__RECORDED INFORMATION__:
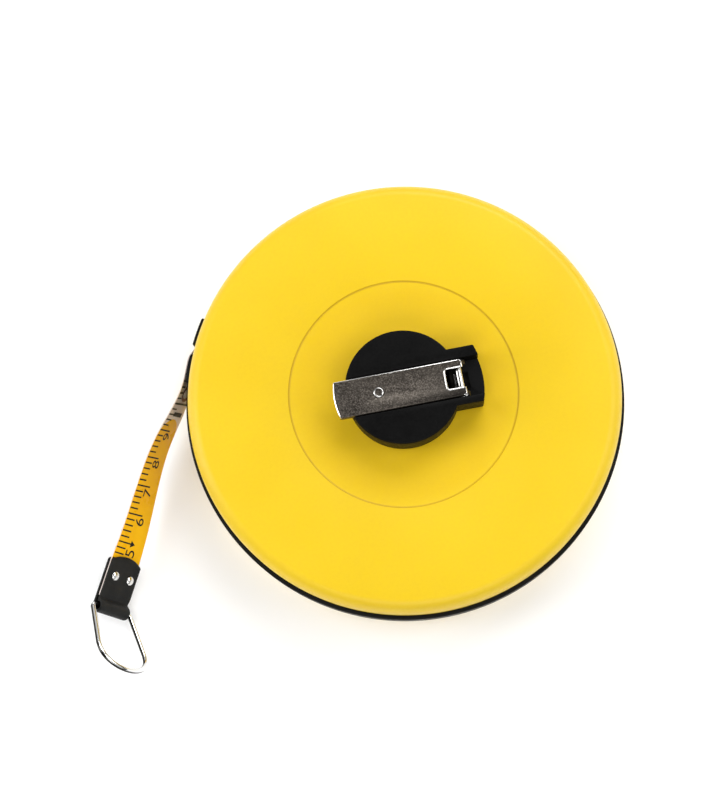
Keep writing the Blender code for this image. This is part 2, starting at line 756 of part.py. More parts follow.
def winding_knob(mat, parent):
    bore = RIVET_R + GAP
    profile = [
        (bore, KNOB_TOP),
        (bore, KNOB_LOW + 1.2 * MM),
        (2.2 * MM, KNOB_LOW + 1.2 * MM),
        (2.2 * MM, KNOB_LOW),
        (KNOB_R - 0.9 * MM, KNOB_LOW),
        (KNOB_R, KNOB_LOW + 0.9 * MM),
        (KNOB_R - 0.5 * MM, KNOB_LOW + 6 * MM),
        (KNOB_R, KNOB_TOP - 1.4 * MM),
        (KNOB_R - 0.3 * MM, KNOB_TOP),
    ]
    turned("winding_knob", profile, mat, 20, parent=parent)


# ---------------------------------------------------------------- free end of the tape


def smooth_route(points, step):
    """Even points on a natural cubic spline through the route's points, and their distances along it."""
    knots = np.array(points, float) * MM
    at = np.concatenate(([0.0], np.cumsum(np.linalg.norm(np.diff(knots, axis=0), axis=1))))
    count = len(at)
    gaps = np.diff(at)
    system = np.eye(count)
    right = np.zeros((count, 3))
    for i in range(1, count - 1):
        system[i, i - 1 : i + 2] = gaps[i - 1], 2 * (gaps[i - 1] + gaps[i]), gaps[i]
        slope_change = (knots[i + 1] - knots[i]) / gaps[i] - (knots[i] - knots[i - 1]) / gaps[i - 1]
        right[i] = 6 * slope_change
    bend = np.linalg.solve(system, right)
    places = np.linspace(0, at[-1], round(at[-1] / step) + 1)
    line = []
    for place in places:
        i = min(np.searchsorted(at, place, side="right") - 1, count - 2)
        h = gaps[i]
        a = (at[i + 1] - place) / h
        b = 1 - a
        curve = (a**3 - a) * bend[i] + (b**3 - b) * bend[i + 1]
        line.append(a * knots[i] + b * knots[i + 1] + curve * h * h / 6)
    return np.array(line), places


def ribbon_frames(line, places):
    """Each point's (point, direction, width direction, printed side). The tape stands on edge at the
    mouth and leans over, with its outer edge up, towards FREE_TILT degrees at the strap."""
    frames = []
    directions = np.gradient(line, axis=0)
    for point, along, place in zip(line, directions, places):
        along = Vector(along).normalized()
        side = along.cross(Vector((0, 0, 1))).normalized()
        up = side.cross(along)
        share = min(max((place - TWIST_START) / (TWIST_END - TWIST_START), 0), 1)
        tilt = math.radians(90 + (FREE_TILT - 90) * share)
        across = side * math.cos(tilt) + up * math.sin(tilt)
        frames.append((Vector(point), along, across, across.cross(along)))
    return frames


def tape_blade(mat, frames):
    rows = []
    for point, _, across, face in frames:
        wide = across * TAPE_WIDTH / 2
        thick = face * TAPE_THICK / 2
        rows.append([point + wide + thick, point - wide + thick, point - wide - thick, point + wide - thick])
    return solid("tape_blade", rows, mat)


def strap_frame(frames):
    """The strap's frame, just past the tape's end: X back along the tape, Y across it, Z out of the
    printed face."""
    point, along, across, face = frames[-1]
    turn = Matrix((-along, across, -along.cross(across))).transposed()
    return empty("strap_frame", point + along * LOOP_CENTRE_GAP, turn)


def end_strap(mat, parent):
    """A strip folded round the ring's bar, with the tape's end between its two layers."""
    outer = STRAP_INSIDE + STRAP_LAYER
    loop_out = LOOP_R + STRAP_LAYER
    centre = (0, LOOP_LIFT)
    neck = math.degrees(math.asin((STRAP_INSIDE - LOOP_LIFT) / LOOP_R))
    shoulder = math.degrees(math.asin((outer - LOOP_LIFT) / loop_out))
    rows = []
    for y in np.linspace(-STRAP_HALF, STRAP_HALF, 9):
        end = STRAP_LENGTH - y * y / STRAP_END_CURVE
        section = [(end, outer)] + arc(centre, loop_out, shoulder, 270, 10) + [(end, -outer)]
        section += [(end, -STRAP_INSIDE)] + arc(centre, LOOP_R, 270, neck, 8) + [(end, STRAP_INSIDE)]
        rows.append([(x, y, z) for x, z in section])
    return solid("end_strap", rows, mat, parent)


def strap_rivets(mat, parent, strap, blade):
    face = STRAP_INSIDE + STRAP_LAYER + GAP
    half = [
        (STRAP_RIVET_R, face),
        (STRAP_RIVET_HEAD, face),
        (STRAP_RIVET_HEAD - 0.1 * MM, face + 0.3 * MM),
        (STRAP_RIVET_HEAD - 0.7 * MM, face + 0.65 * MM),
    ]
    under = [(r, -z) for r, z in reversed(half)]
    profile = [(0, under[0][1])] + under + half + [(0, half[-1][1])]
    for number, y in enumerate((STRAP_RIVET_Y, -STRAP_RIVET_Y), 1):
        at = (STRAP_RIVET_X, y, 0)
        shaft(f"strap_rivet_{number}", profile, mat, 12, parent, at)
        hole = rod(
            f"strap_rivet_hole_{number}",
            STRAP_RIVET_R + GAP,
            -4 * MM,
            4 * MM,
            steps=10,
            parent=parent,
            location=at,
        )
        cut(strap, hole)
        cut(blade, hole)


def end_ring(mat, parent):
    """A wire ring with a straight bar in the strap's loop, spreading legs and a round foot."""
    skew = Matrix.Rotation(math.radians(RING_SKEW), 3, "X")
    turn = skew @ Matrix.Rotation(math.radians(RING_SWING), 3, "Y")
    swing = empty("ring_swing_axis", (0, 0, LOOP_LIFT), turn, parent)
    bar = RING_BAR_HALF - RING_CORNER
    foot = [
        (-RING_LEG - (RING_LENGTH - RING_LEG) * math.sin(a) ** 0.8, RING_FOOT_HALF * math.cos(a))
        for a in np.linspace(0, math.pi, 17)
    ]
    points = arc((-RING_CORNER, bar), RING_CORNER, 0, 90, 4)
    points += foot
    points += arc((-RING_CORNER, -bar), RING_CORNER, 270, 360, 4)
    curve = bpy.data.curves.new("end_ring", "CURVE")
    curve.dimensions = "3D"
    curve.bevel_depth = WIRE_R
    curve.bevel_resolution = 2
    spline = curve.splines.new("POLY")
    spline.points.add(len(points) - 1)
    for target, (x, y) in zip(spline.points, points):
        target.co = (x, y, 0, 1)
    spline.use_cyclic_u = True
    curve.materials.append(mat)
    obj = bpy.data.objects.new("end_ring", curve)
    bpy.context.scene.collection.objects.link(obj)
    obj.parent = swing
    return obj


# ---------------------------------------------------------------- the object


def build():
    clear_scene()
    yellow = material("cover_plastic", (0.95, 0.60, 0.02), 0.42)
    black = material("black_plastic", (0.013, 0.013, 0.013), 0.5)
    grey = material("reel_plastic", (0.06, 0.06, 0.065), 0.55)
    nylon = material("bearing_nylon", (0.75, 0.73, 0.68), 0.5)
    steel = material("bright_steel", (0.62, 0.61, 0.59), 0.25, 1.0)
    plated = material("plated_steel", (0.19, 0.17, 0.16), 0.4, 1.0)
    fibre = material("coated_fibreglass", (0.80, 0.72, 0.66), 0.45)
    strap_black = material("strap_vinyl", (0.016, 0.016, 0.015), 0.6)

    front_cover(yellow)
    back_cover(yellow)
    rim_band(black)
    mouth_guide(black)
    case_screws(steel)
    back_cap(black)
    spindle(steel)
    spindle_screw(steel)
    thrust_washer(nylon)
    front_bush(nylon)

    crank = empty("crank_frame", turn=Matrix.Rotation(math.radians(CRANK_ANGLE), 3, "Z"))
    spindle_bush(nylon, crank)
    reel_core(grey, crank)
    flanges(grey, crank)
    tape_roll(fibre, crank)
    tape_anchor(steel, crank)
    crank_hub(black, crank)
    hub_screw(steel, crank)
    hinge_pin(steel, crank)
    detent_spring(steel, crank)
    hinge = Vector((HINGE_U, ARM_OFFSET, HINGE_Z))
    hinge_axis = empty("crank_hinge_axis", hinge, parent=crank)
    arm_frame = empty("crank_arm_frame", -hinge, parent=hinge_axis)
    crank_arm(plated, arm_frame)
    knob_axis = empty("knob_axis", (KNOB_U, ARM_OFFSET, 0), parent=arm_frame)
    knob_rivet(steel, knob_axis)
    winding_knob(black, knob_axis)

    frames = ribbon_frames(*smooth_route(TAPE_ROUTE, ROUTE_STEP))
    blade = tape_blade(fibre, frames)
    loop = strap_frame(frames)
    strap = end_strap(strap_black, loop)
    strap_rivets(steel, loop, strap, blade)
    end_ring(steel, loop)


build()
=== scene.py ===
"""Looks for the closed-reel long tape measure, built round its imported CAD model."""

from functools import partial
from math import asin, cos, degrees, hypot, pi, radians, sin, sqrt

import bmesh
import bpy
import numpy as np
from mathutils import Matrix, Vector


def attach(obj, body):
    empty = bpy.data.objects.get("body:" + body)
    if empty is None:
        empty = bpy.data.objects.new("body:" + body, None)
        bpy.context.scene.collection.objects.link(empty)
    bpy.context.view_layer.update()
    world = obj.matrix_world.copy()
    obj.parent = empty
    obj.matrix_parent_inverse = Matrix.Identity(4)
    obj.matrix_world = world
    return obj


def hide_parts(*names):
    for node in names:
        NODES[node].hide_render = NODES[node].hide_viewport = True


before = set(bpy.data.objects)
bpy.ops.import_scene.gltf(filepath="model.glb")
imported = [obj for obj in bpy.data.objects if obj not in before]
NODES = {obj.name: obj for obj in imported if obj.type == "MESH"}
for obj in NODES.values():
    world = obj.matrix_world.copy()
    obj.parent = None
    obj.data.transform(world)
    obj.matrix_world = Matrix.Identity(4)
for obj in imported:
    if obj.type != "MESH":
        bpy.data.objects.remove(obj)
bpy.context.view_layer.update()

MM = 0.001

# Case, as in the CAD model
CASE_R = 71.0 * MM
BAND_R = 72.4 * MM
THICKNESS = 32.0 * MM
COVER_DEPTH = 11.4 * MM
CORNER_WIDE = 4.5 * MM
CORNER_DEEP = 6.1 * MM
WALL = 2.2 * MM
FLOOR = 2.4 * MM
FACE_DISC_R = 37.2 * MM
FACE_DISC_DEPTH = 0.45 * MM
BAND_LOW = 11.7 * MM
SLEEVE_IN = 66.9 * MM
SLEEVE_OUT = 68.5 * MM
SLEEVE_LOW = 7.0 * MM
MOUTH_START = 156.3
MOUTH_END = 176.7
UPPER_LIP = (158.2, 165.9)
LOWER_LIP = (168.0, 175.7)
LIP_R = 72.5 * MM
LIP_ROOT_R = 69.6 * MM
LIP_LOW = 7.8 * MM
LIP_HIGH = THICKNESS - LIP_LOW
TANGENT_ANGLE = 136.25
ROLL_R = 61.63 * MM
SCREW_CIRCLE_R = 64.6 * MM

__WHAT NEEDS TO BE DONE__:
Give again the lines from the one with "frames = ribbon_frames(*smooth_route(TAPE_ROUTE, ROUTE_STEP))" to the one with "for node in", both lines included, exactly and with no other line.

__SOLVED PROBLEM__:
    frames = ribbon_frames(*smooth_route(TAPE_ROUTE, ROUTE_STEP))
    blade = tape_blade(fibre, frames)
    loop = strap_frame(frames)
    strap = end_strap(strap_black, loop)
    strap_rivets(steel, loop, strap, blade)
    end_ring(steel, loop)


build()
=== scene.py ===
"""Looks for the closed-reel long tape measure, built round its imported CAD model."""

from functools import partial
from math import asin, cos, degrees, hypot, pi, radians, sin, sqrt

import bmesh
import bpy
import numpy as np
from mathutils import Matrix, Vector


def attach(obj, body):
    empty = bpy.data.objects.get("body:" + body)
    if empty is None:
        empty = bpy.data.objects.new("body:" + body, None)
        bpy.context.scene.collection.objects.link(empty)
    bpy.context.view_layer.update()
    world = obj.matrix_world.copy()
    obj.parent = empty
    obj.matrix_parent_inverse = Matrix.Identity(4)
    obj.matrix_world = world
    return obj


def hide_parts(*names):
    for node in names:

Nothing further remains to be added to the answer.